A contract made by a zoning authority to zone or rezone or not to zone is illegal and the ordinance is void because a municipality may not surrender its governmental powers and functions or thus inhibit the exercise of its police or legislative powers.

The critical factor in contract zoning is a contractual obligation binding the local legislative body to pass the rezoning amendment if the landowner’s contractual promises are kept. To enforce such a contract would require that a court order a legislative body to legislate, a requirement that offends the court’s sense of separation of powers between the judicial and the legislative branches of government.
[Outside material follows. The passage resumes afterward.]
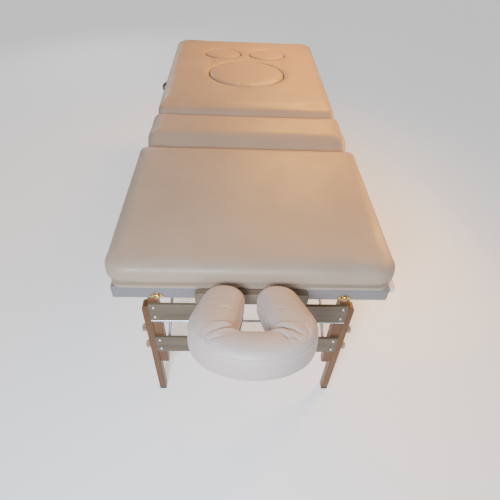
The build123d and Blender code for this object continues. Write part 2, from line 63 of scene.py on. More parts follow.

In the case in which the Wisconsin Supreme Court defined contract zoning, the Court concluded that the elements of contract zoning were not present in the case. The case involved a shopping center developer who sought to have the zoning of a parcel of land changed from neighborhood shopping to local business, in order to use the parcel for a bowling alley. The residents in the immediate vicinity approved of the bowling alley but opposed other uses allowable in the local business district. The neighbors pressured city hall to defeat the rezoning. Out of this conflict an agreement was reached between the homeowners and developers which provided that the neighbors would drop their opposition to the rezoning in return for deed restrictions being filed by the developer limiting the use of the parcel to a bowling alley.

Being aware of this agreement and now free from neighborhood opposition, the city rezoned the land to the local business district. The property was later sold to another party, who purchased it to construct a car wash, not knowing of the deed restrictions. The person wishing to build the car wash challenged the restrictions, arguing that they were part of a contract to rezone the property and, therefore, were invalid. The court ruled that it was not contract zoning. While the Court declared contract zoning invalid, the Court defined it as being limited to instances where the local governing body binds itself to pass a rezoning.